**Given material:**
[Begin]
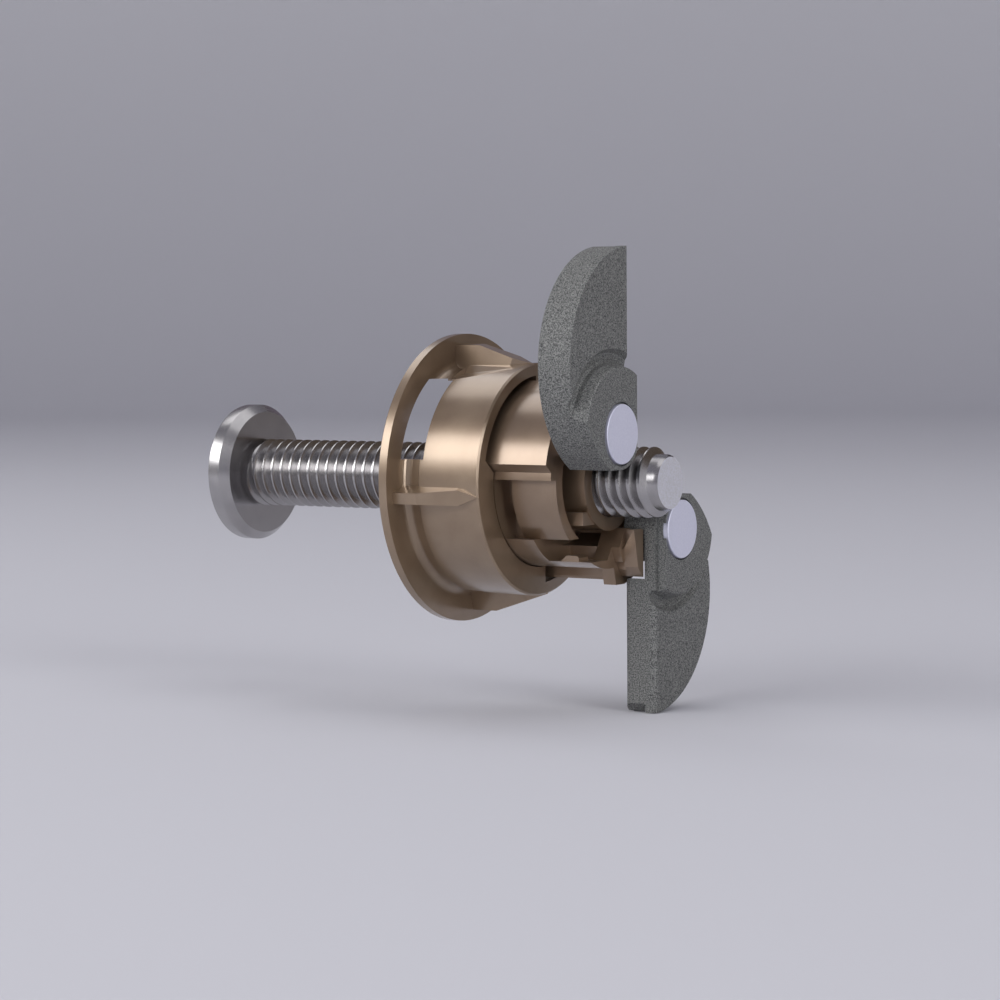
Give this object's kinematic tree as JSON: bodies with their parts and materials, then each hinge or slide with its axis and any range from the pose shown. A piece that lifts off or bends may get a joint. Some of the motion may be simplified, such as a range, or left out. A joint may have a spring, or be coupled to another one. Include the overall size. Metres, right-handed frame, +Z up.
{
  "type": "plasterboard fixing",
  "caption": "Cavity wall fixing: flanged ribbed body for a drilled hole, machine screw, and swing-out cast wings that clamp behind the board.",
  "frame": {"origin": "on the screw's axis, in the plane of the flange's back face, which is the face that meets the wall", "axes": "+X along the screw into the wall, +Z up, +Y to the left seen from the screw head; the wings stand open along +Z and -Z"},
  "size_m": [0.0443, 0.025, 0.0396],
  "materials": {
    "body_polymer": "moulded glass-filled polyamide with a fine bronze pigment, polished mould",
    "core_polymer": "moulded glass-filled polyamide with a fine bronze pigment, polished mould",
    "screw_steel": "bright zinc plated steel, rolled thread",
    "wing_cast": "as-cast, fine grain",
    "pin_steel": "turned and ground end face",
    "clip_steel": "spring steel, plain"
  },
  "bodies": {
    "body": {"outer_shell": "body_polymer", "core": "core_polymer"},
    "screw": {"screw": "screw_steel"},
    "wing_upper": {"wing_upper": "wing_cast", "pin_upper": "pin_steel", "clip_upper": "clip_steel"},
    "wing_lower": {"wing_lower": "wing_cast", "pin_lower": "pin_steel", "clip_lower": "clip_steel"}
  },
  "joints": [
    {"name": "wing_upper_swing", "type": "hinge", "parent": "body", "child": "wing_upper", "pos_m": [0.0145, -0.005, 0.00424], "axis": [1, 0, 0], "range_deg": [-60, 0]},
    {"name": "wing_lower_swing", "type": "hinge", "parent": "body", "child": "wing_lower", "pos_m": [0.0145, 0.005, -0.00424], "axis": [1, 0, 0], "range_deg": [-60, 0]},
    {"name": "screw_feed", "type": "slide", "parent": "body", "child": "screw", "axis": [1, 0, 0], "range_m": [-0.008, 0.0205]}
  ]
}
[End]
Write out the entire listing exactly.

**Reply:**
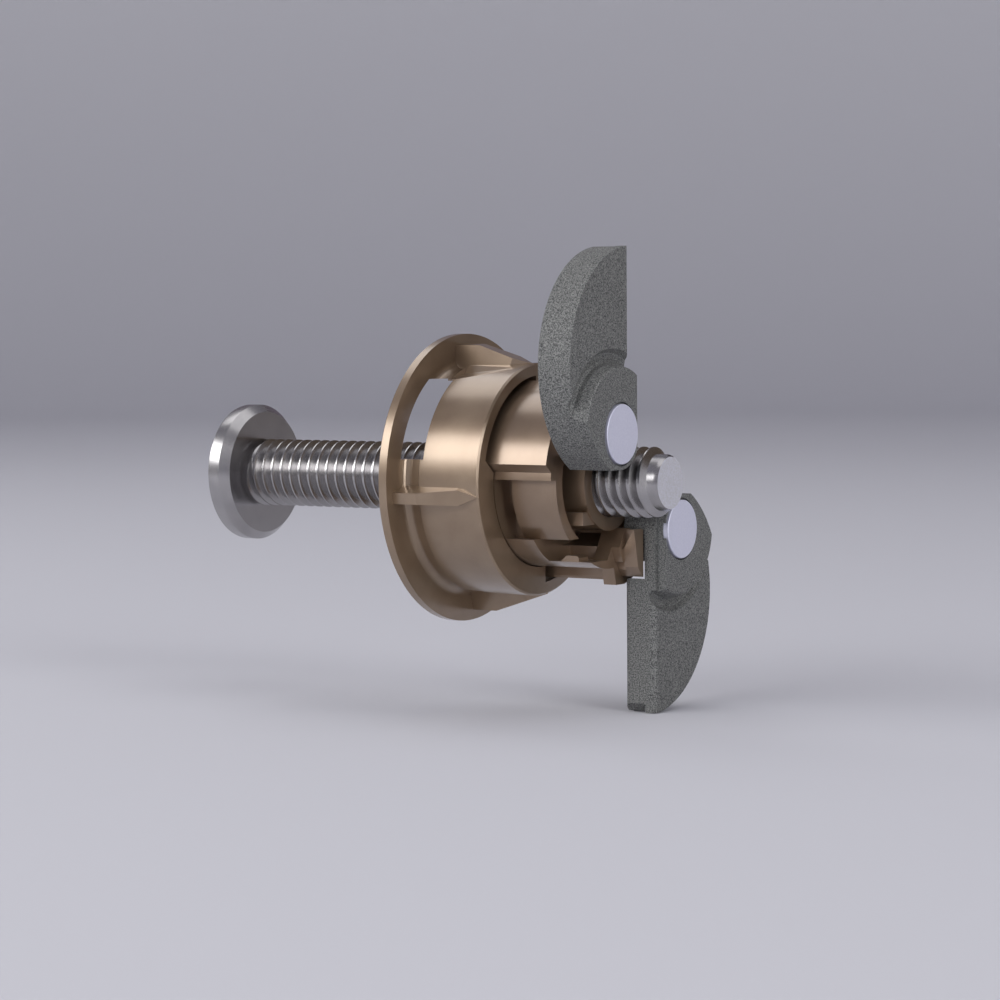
Give this object's kinematic tree as JSON: bodies with their parts and materials, then each hinge or slide with its axis and any range from the pose shown. A piece that lifts off or bends may get a joint. Some of the motion may be simplified, such as a range, or left out. A joint may have a spring, or be coupled to another one. Include the overall size. Metres, right-handed frame, +Z up.
{
  "type": "plasterboard fixing",
  "caption": "Cavity wall fixing: flanged ribbed body for a drilled hole, machine screw, and swing-out cast wings that clamp behind the board.",
  "frame": {"origin": "on the screw's axis, in the plane of the flange's back face, which is the face that meets the wall", "axes": "+X along the screw into the wall, +Z up, +Y to the left seen from the screw head; the wings stand open along +Z and -Z"},
  "size_m": [0.0443, 0.025, 0.0396],
  "materials": {
    "body_polymer": "moulded glass-filled polyamide with a fine bronze pigment, polished mould",
    "core_polymer": "moulded glass-filled polyamide with a fine bronze pigment, polished mould",
    "screw_steel": "bright zinc plated steel, rolled thread",
    "wing_cast": "as-cast, fine grain",
    "pin_steel": "turned and ground end face",
    "clip_steel": "spring steel, plain"
  },
  "bodies": {
    "body": {"outer_shell": "body_polymer", "core": "core_polymer"},
    "screw": {"screw": "screw_steel"},
    "wing_upper": {"wing_upper": "wing_cast", "pin_upper": "pin_steel", "clip_upper": "clip_steel"},
    "wing_lower": {"wing_lower": "wing_cast", "pin_lower": "pin_steel", "clip_lower": "clip_steel"}
  },
  "joints": [
    {"name": "wing_upper_swing", "type": "hinge", "parent": "body", "child": "wing_upper", "pos_m": [0.0145, -0.005, 0.00424], "axis": [1, 0, 0], "range_deg": [-60, 0]},
    {"name": "wing_lower_swing", "type": "hinge", "parent": "body", "child": "wing_lower", "pos_m": [0.0145, 0.005, -0.00424], "axis": [1, 0, 0], "range_deg": [-60, 0]},
    {"name": "screw_feed", "type": "slide", "parent": "body", "child": "screw", "axis": [1, 0, 0], "range_m": [-0.008, 0.0205]}
  ]
}